Era tormento no deseado, pero soportado con más o menos paciencia, al que los chavales y gente joven, por lo general, habíamos de someternos. Entonces, los cántaros de barro cocido, en sus cantareras de madera, no podían faltar en estas casas de pobres; hoy son curiosidades para turistas, en las exposiciones de la alfarería local.
En este inmueble comunal (propiedad entonces de los frailes carmelitas, no me pregunten cómo llegaron a obtenerlo), los chicuelos aprovechábamos un antiguo abrevadero para el ganado, de lascas de piedra uniforme por cada parte, cuarteada en un lugar (y que tratamos de sellar), para llenarlo del agua del pozo inmediato y meternos en improvisado embrión de piscina. Y tan contentos, oiga.

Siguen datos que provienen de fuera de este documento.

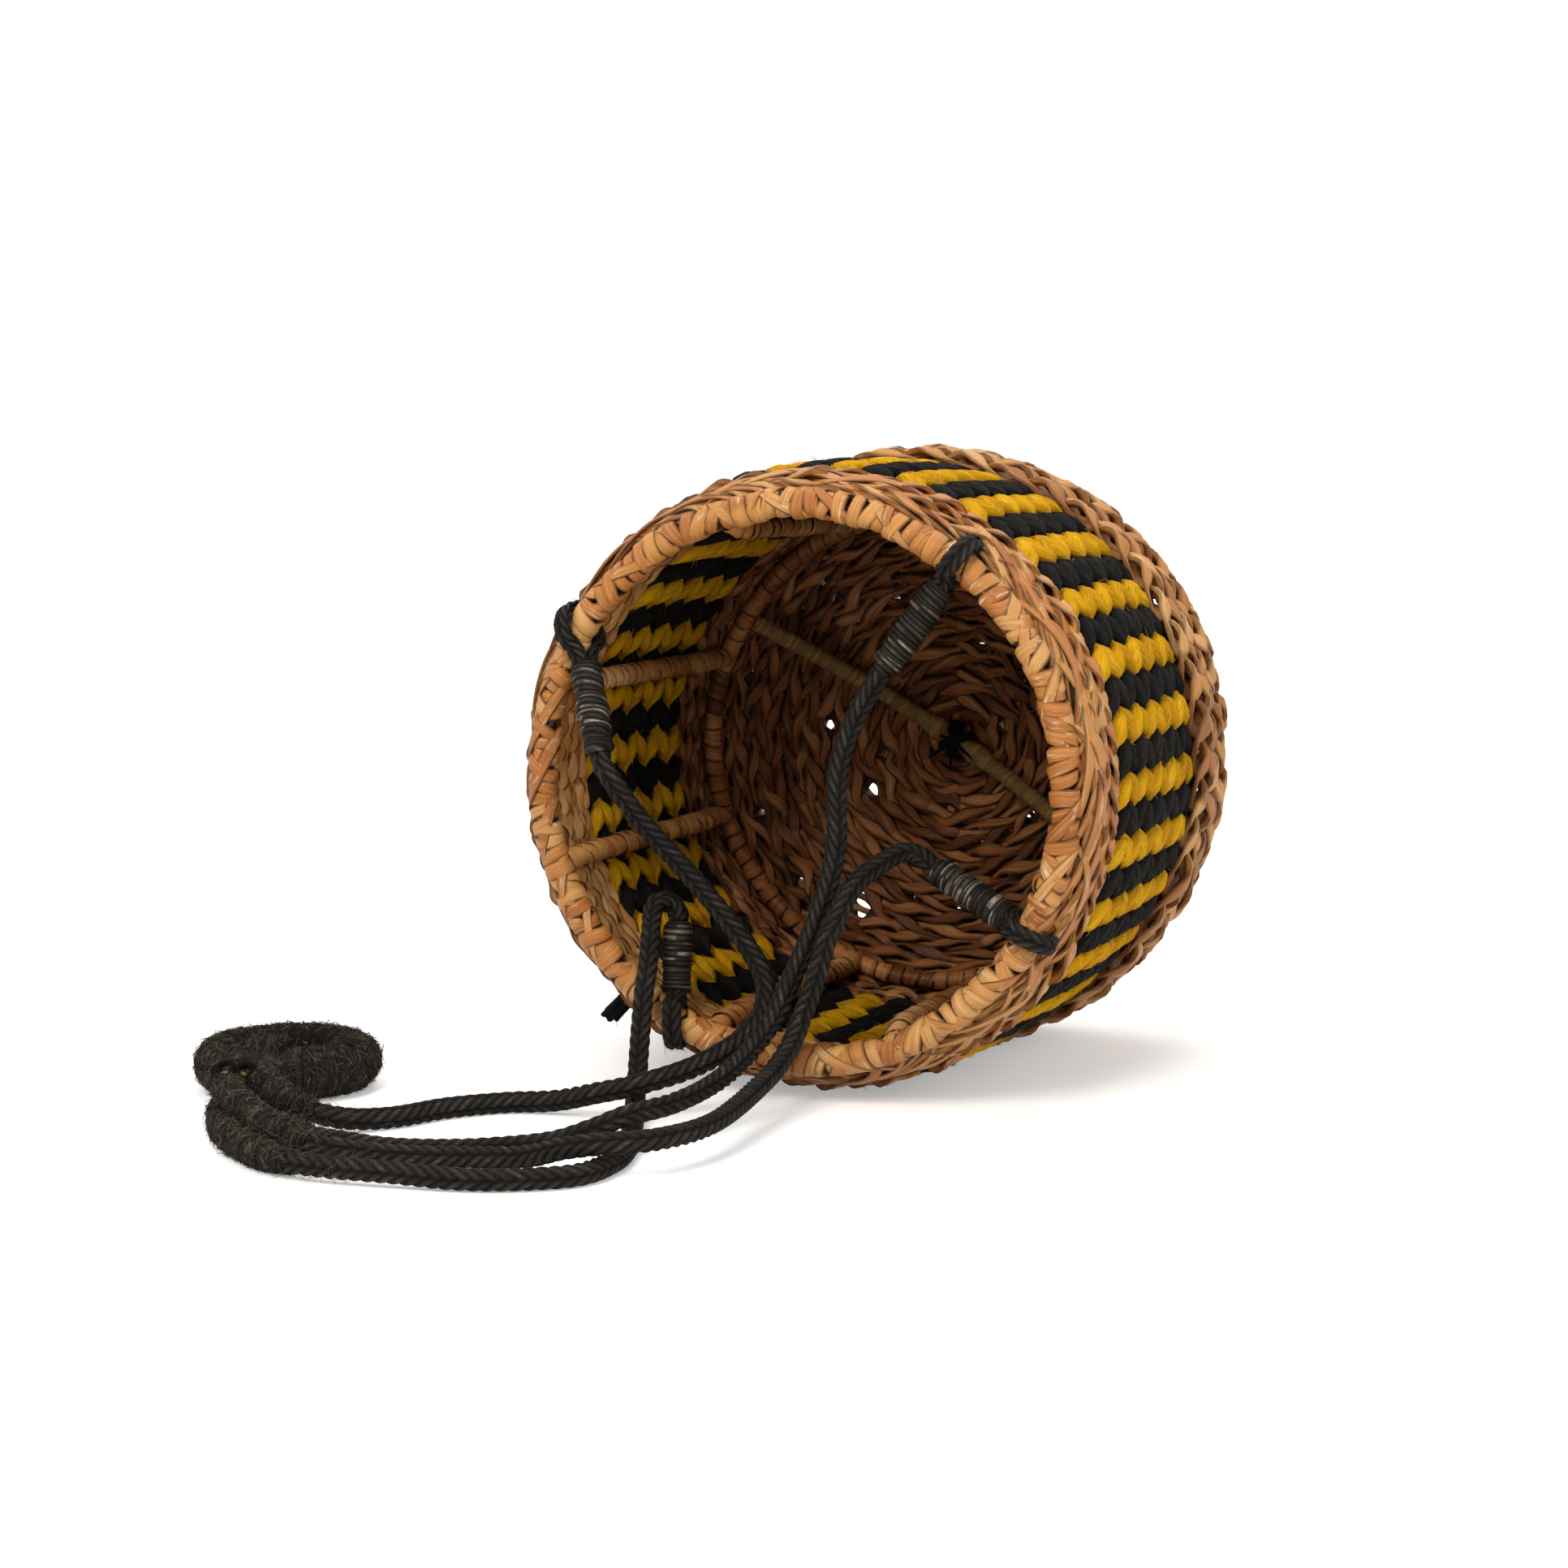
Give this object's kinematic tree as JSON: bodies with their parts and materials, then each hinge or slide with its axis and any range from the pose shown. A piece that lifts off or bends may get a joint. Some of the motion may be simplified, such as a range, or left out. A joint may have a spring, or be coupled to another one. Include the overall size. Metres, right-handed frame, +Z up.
{
  "type": "hanging planter basket",
  "caption": "Round woven hanging basket with a domed base, lying on its side, its braided cords running to a yarn wrapped hanging ring.",
  "frame": {"origin": "point of the yarn band that rests on the floor, straight below the basket's axis at 70 mm from the rim plane", "axes": "+Z is up; the basket's axis is horizontal and runs from the mouth to the base 21.4 degrees from +Y towards +X, so the mouth faces -Y; +X is to the right when looking into the mouth"},
  "size_m": [0.3685, 0.3307, 0.2209],
  "materials": {
    "steel_wire": "dull drawn wire",
    "seagrass_ribbon": "dried seagrass leaf, satin",
    "seagrass_weave": "twisted dried seagrass, matte",
    "yarn_band": "mustard and black wool yarn, matte",
    "khaki_thread": "waxed thread winding",
    "black_yarn": "black wool yarn, matte",
    "black_cord": "black braided cord, matte",
    "whipping_thread": "dark thread whipping, matte",
    "ring_yarn": "fuzzy black yarn, matte",
    "ring_core": "dry grass bundle, matte"
  },
  "bodies": {
    "basket": {"wire_frame": "steel_wire", "rim_wrap": "seagrass_ribbon", "lower_hoop_wrap": "seagrass_ribbon", "stake_wrap_1": "seagrass_ribbon", "stake_wrap_2": "seagrass_ribbon", "stake_wrap_3": "seagrass_ribbon", "stake_wrap_4": "seagrass_ribbon", "stake_wrap_5": "seagrass_ribbon", "stake_wrap_6": "seagrass_ribbon", "stake_wrap_7": "seagrass_ribbon", "stake_wrap_8": "seagrass_ribbon", "border_weave": "seagrass_weave", "yarn_band": "yarn_band", "base_weave": "seagrass_weave", "rod_winding": "khaki_thread", "rod_core": "steel_wire", "base_tie": "black_yarn", "yarn_tuft": "black_yarn", "cord_upper_left": "black_cord", "cord_upper_right": "black_cord", "cord_lower_right": "black_cord", "cord_lower_left": "black_cord", "end_wrap_upper_left": "ring_yarn", "end_wrap_upper_right": "ring_yarn", "end_wrap_lower_right": "ring_yarn", "end_wrap_lower_left": "ring_yarn", "ring_lashing": "ring_yarn", "ring_arch": "ring_yarn"},
    "leg_upper_left": {"cord_loop_upper_left": "black_cord", "whipping_upper_left": "whipping_thread"},
    "leg_upper_right": {"cord_loop_upper_right": "black_cord", "whipping_upper_right": "whipping_thread"},
    "leg_lower_right": {"cord_loop_lower_right": "black_cord", "whipping_lower_right": "whipping_thread"},
    "leg_lower_left": {"cord_loop_lower_left": "black_cord", "whipping_lower_left": "whipping_thread"},
    "hanging_ring": {"ring_wrap": "ring_yarn", "ring_core": "ring_core"}
  },
  "joints": [
    {"name": "leg_upper_left_swing", "type": "hinge", "parent": "basket", "child": "leg_upper_left", "pos_m": [-0.10096, -0.03562, 0.15984], "axis": [-0.4865, 0.1906, -0.8526], "range_deg": [-45, 70], "deforming": ["cord_upper_left"]},
    {"name": "leg_upper_right_swing", "type": "hinge", "parent": "basket", "child": "leg_upper_right", "pos_m": [0.02769, -0.08604, 0.18607], "axis": [-0.7436, 0.2914, 0.6018], "range_deg": [-45, 90], "deforming": ["cord_upper_right"]},
    {"name": "leg_lower_right_swing", "type": "hinge", "parent": "basket", "child": "leg_lower_right", "pos_m": [0.05144, -0.09534, 0.06342], "axis": [0.4585, -0.1797, 0.8704], "range_deg": [-30, 105], "deforming": ["cord_lower_right"]},
    {"name": "leg_lower_left_swing", "type": "hinge", "parent": "basket", "child": "leg_lower_left", "pos_m": [-0.06775, -0.04863, 0.02671], "axis": [0.8182, -0.3207, -0.4772], "range_deg": [-30, 105], "deforming": ["cord_lower_left"]},
    {"name": "ring_lift", "type": "hinge", "parent": "basket", "child": "hanging_ring", "pos_m": [-0.20744, -0.06304, 0.0095], "axis": [0.989, -0.1478, 0], "range_deg": [0, 100]}
  ]
}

Las tardes soporíferas permitían una siesta, en verdad, peor que el no hacerla, que se terminaba totalmente empapado de sudor. Y las noches invitaban ‑más que invitar, obligar‑ a irse a los cines de verano (en otro cuento, desarrollaré el tema) y luego, ya en la casa, sacar los colchones al balcón y ahí intentar dormir. A veces, los ronquidos del vecino se oían en toda la calle, que otros ruidos no se producían.

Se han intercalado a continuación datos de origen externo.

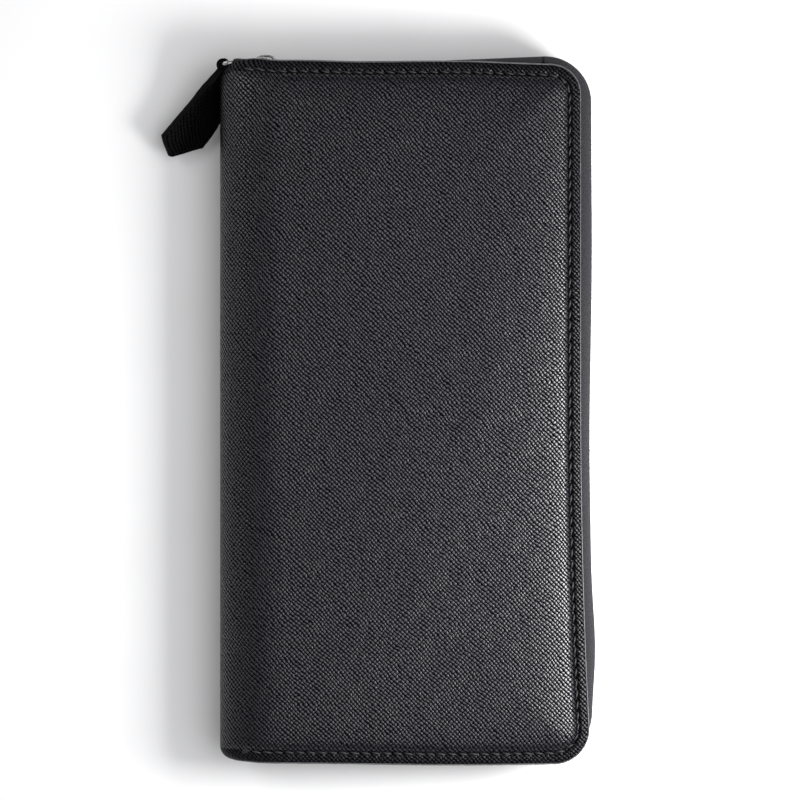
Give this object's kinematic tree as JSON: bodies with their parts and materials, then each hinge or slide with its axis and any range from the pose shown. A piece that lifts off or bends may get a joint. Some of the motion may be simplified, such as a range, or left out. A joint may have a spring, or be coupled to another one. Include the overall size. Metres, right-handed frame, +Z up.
{
  "type": "zip-round long wallet",
  "caption": "Long zip-round wallet in cross-hatched black leather with a metal slider and a leather pull, card pockets and a zipped coin divider inside.",
  "frame": {"origin": "on the surface the closed wallet lies on, below the middle of its back cover", "axes": "+Y along the spine towards the end where the zip closes, +X from the spine towards the long zipped side, +Z up through the front cover"},
  "size_m": [0.1188, 0.1963, 0.022],
  "materials": {
    "leather": "cross-hatched, satin",
    "inner_leather": "smooth satin",
    "lining": "woven, matt",
    "padding": "foam and board, matt",
    "zip_tape": "woven herringbone, matt",
    "zip_coil": "nylon coil",
    "metal": "polished nickel"
  },
  "bodies": {
    "back_cover": {"back_leather": "leather", "back_padding": "padding", "back_lining": "lining", "back_card_strip_1": "inner_leather", "back_card_strip_2": "inner_leather", "back_card_strip_3": "inner_leather", "back_card_strip_4": "inner_leather", "back_zip_tape": "zip_tape", "back_zip_coil": "zip_coil", "zip_end_stop": "zip_coil"},
    "divider": {"spine_leather": "leather", "spine_lining": "lining", "coin_wall_front": "lining", "coin_wall_back": "lining", "coin_pocket_seam": "lining", "coin_zip_tape_front": "zip_tape", "coin_zip_tape_back": "zip_tape", "coin_zip_coil_front": "zip_coil", "coin_zip_coil_back": "zip_coil", "gusset_front_top": "inner_leather", "gusset_front_foot": "inner_leather", "gusset_back_top": "inner_leather", "gusset_back_foot": "inner_leather"},
    "front_cover": {"front_leather": "leather", "front_padding": "padding", "front_lining": "lining", "front_card_strip_1": "inner_leather", "front_card_strip_2": "inner_leather", "front_card_strip_3": "inner_leather", "front_card_strip_4": "inner_leather", "front_zip_tape": "zip_tape", "front_zip_coil": "zip_coil"},
    "main_slider": {"slider": "metal"},
    "main_link": {"pull_link": "metal"},
    "leather_pull": {"pull_leather": "leather"},
    "coin_zip_slider": {"coin_slider": "metal"},
    "coin_zip_pull": {"coin_pull": "metal"}
  },
  "joints": [
    {"name": "back_fold", "type": "hinge", "parent": "back_cover", "child": "divider", "pos_m": [-0.0405, 0, 0], "axis": [0, -1, 0], "range_deg": [0, 20], "deforming": ["gusset_back_top", "gusset_back_foot", "back_zip_tape", "back_zip_coil"]},
    {"name": "front_fold", "type": "hinge", "parent": "divider", "child": "front_cover", "pos_m": [-0.0405, 0, 0.022], "axis": [0, -1, 0], "range_deg": [0, 20], "deforming": ["gusset_front_top", "gusset_front_foot", "front_zip_tape", "front_zip_coil"]},
    {"name": "zip_slide", "type": "slide", "parent": "divider", "child": "main_slider", "axis": [0.9991, 0.0419, 0], "range_m": [0, 0.07], "deforming": ["pull_leather"]},
    {"name": "link_swing", "type": "hinge", "parent": "main_slider", "child": "main_link", "pos_m": [-0.03884, 0.09745, 0.011], "axis": [0, 0, -1], "range_deg": [0, 160]},
    {"name": "leather_swing", "type": "hinge", "parent": "main_link", "child": "leather_pull", "pos_m": [-0.05026, 0.09606, 0.011], "axis": [0, 0, -1], "range_deg": [0, 110]},
    {"name": "coin_slide", "type": "slide", "parent": "divider", "child": "coin_zip_slider", "axis": [0, -1, 0], "range_m": [0, 0.135], "deforming": ["coin_zip_coil_front", "coin_zip_coil_back"]},
    {"name": "coin_pull_swing", "type": "hinge", "parent": "coin_zip_slider", "child": "coin_zip_pull", "pos_m": [0.04081, 0.066, 0.011], "axis": [0, 0, -1], "range_deg": [0, 160]}
  ],
  "couplings": [
    {"joint": "front_fold", "follows": "back_fold", "ratio": 1}
  ]
}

Contábamos siempre con los calores de Santiago Apóstol (festivo para toda España) y con los de mediados de agosto, o sea los de la Virgen de Agosto. Eran calores de calendario, ya admitidos como normales; y como normal, entonces, era aguantarlos. Las gentes que tenían caserías (o sea verdaderas casas de campo o de labor, o de hortelano) aprovechaban sus albercas de riego para pasar la temporada. Los que no teníamos ni amigos hortelanos que aprovechar, aprovechábamos nuestras salidas al campo para ir donde sabíamos había alberca sin vigilancia y bañarnos (pendientes, eso sí, de que no apareciese el guarda rural). Y otro recurso de pobres era ir a la “alberca Paco” ‑antigua de hortelano, mejorada‑, previo pago. El ir a la playa ya era exótico. Pero también este es otro tema.
Veranos de cielos que se nos caían, a veces, encima, o por la torridez o por las tormentas (y estas, caída el agua, nos cocían como a langostinos en la cazuela).